>>

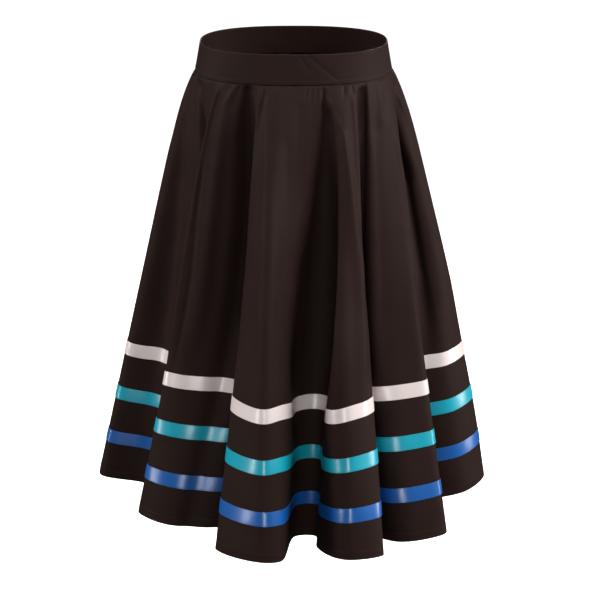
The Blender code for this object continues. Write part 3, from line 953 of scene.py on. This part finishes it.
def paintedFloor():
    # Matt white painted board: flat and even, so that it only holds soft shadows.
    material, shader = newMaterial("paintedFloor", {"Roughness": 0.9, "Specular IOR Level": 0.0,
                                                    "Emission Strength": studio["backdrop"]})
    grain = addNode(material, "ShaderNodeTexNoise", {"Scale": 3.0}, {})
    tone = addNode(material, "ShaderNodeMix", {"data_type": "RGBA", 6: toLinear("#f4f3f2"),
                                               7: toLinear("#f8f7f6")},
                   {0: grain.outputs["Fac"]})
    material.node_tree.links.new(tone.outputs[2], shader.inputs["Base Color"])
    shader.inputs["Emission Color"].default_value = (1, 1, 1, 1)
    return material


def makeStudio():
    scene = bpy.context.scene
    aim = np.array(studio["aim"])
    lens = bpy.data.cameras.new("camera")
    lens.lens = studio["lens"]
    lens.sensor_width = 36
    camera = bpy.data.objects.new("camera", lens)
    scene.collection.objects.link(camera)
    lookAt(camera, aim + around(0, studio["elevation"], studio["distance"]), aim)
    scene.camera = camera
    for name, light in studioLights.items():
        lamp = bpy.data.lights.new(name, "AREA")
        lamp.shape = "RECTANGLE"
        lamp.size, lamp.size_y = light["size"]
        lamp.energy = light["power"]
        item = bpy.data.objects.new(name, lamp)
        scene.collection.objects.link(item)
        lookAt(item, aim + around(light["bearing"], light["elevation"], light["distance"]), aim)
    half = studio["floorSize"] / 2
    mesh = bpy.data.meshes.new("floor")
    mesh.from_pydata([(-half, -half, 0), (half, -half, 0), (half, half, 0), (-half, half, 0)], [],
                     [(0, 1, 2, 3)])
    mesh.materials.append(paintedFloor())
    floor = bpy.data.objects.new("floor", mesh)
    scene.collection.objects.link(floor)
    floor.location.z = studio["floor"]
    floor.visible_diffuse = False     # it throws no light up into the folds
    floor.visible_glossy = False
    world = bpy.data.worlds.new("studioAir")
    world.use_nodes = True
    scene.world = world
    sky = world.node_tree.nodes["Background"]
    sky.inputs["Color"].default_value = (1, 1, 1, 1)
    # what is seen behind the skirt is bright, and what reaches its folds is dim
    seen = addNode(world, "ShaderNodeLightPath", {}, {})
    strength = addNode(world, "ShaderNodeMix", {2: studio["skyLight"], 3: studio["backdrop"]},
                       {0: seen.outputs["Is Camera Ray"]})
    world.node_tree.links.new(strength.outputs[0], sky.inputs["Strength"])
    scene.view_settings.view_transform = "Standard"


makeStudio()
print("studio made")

<<

Task goal
Reproduce every line above without error.

Answer to this problem
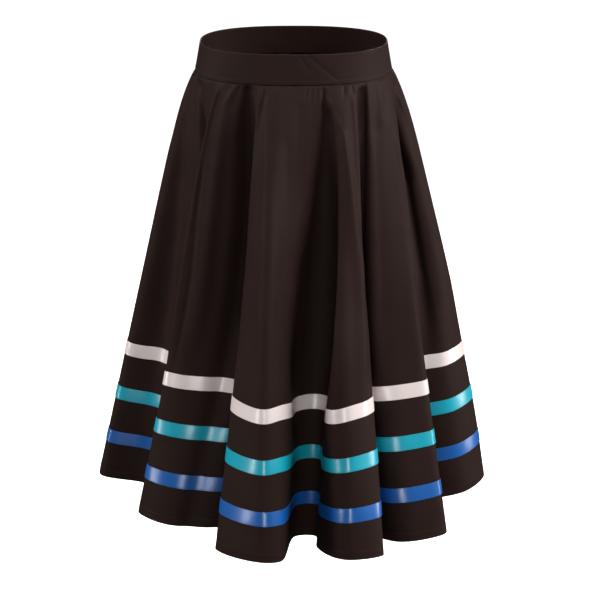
The Blender code for this object continues. Write part 3, from line 953 of scene.py on. This part finishes it.
def paintedFloor():
    # Matt white painted board: flat and even, so that it only holds soft shadows.
    material, shader = newMaterial("paintedFloor", {"Roughness": 0.9, "Specular IOR Level": 0.0,
                                                    "Emission Strength": studio["backdrop"]})
    grain = addNode(material, "ShaderNodeTexNoise", {"Scale": 3.0}, {})
    tone = addNode(material, "ShaderNodeMix", {"data_type": "RGBA", 6: toLinear("#f4f3f2"),
                                               7: toLinear("#f8f7f6")},
                   {0: grain.outputs["Fac"]})
    material.node_tree.links.new(tone.outputs[2], shader.inputs["Base Color"])
    shader.inputs["Emission Color"].default_value = (1, 1, 1, 1)
    return material


def makeStudio():
    scene = bpy.context.scene
    aim = np.array(studio["aim"])
    lens = bpy.data.cameras.new("camera")
    lens.lens = studio["lens"]
    lens.sensor_width = 36
    camera = bpy.data.objects.new("camera", lens)
    scene.collection.objects.link(camera)
    lookAt(camera, aim + around(0, studio["elevation"], studio["distance"]), aim)
    scene.camera = camera
    for name, light in studioLights.items():
        lamp = bpy.data.lights.new(name, "AREA")
        lamp.shape = "RECTANGLE"
        lamp.size, lamp.size_y = light["size"]
        lamp.energy = light["power"]
        item = bpy.data.objects.new(name, lamp)
        scene.collection.objects.link(item)
        lookAt(item, aim + around(light["bearing"], light["elevation"], light["distance"]), aim)
    half = studio["floorSize"] / 2
    mesh = bpy.data.meshes.new("floor")
    mesh.from_pydata([(-half, -half, 0), (half, -half, 0), (half, half, 0), (-half, half, 0)], [],
                     [(0, 1, 2, 3)])
    mesh.materials.append(paintedFloor())
    floor = bpy.data.objects.new("floor", mesh)
    scene.collection.objects.link(floor)
    floor.location.z = studio["floor"]
    floor.visible_diffuse = False     # it throws no light up into the folds
    floor.visible_glossy = False
    world = bpy.data.worlds.new("studioAir")
    world.use_nodes = True
    scene.world = world
    sky = world.node_tree.nodes["Background"]
    sky.inputs["Color"].default_value = (1, 1, 1, 1)
    # what is seen behind the skirt is bright, and what reaches its folds is dim
    seen = addNode(world, "ShaderNodeLightPath", {}, {})
    strength = addNode(world, "ShaderNodeMix", {2: studio["skyLight"], 3: studio["backdrop"]},
                       {0: seen.outputs["Is Camera Ray"]})
    world.node_tree.links.new(strength.outputs[0], sky.inputs["Strength"])
    scene.view_settings.view_transform = "Standard"


makeStudio()
print("studio made")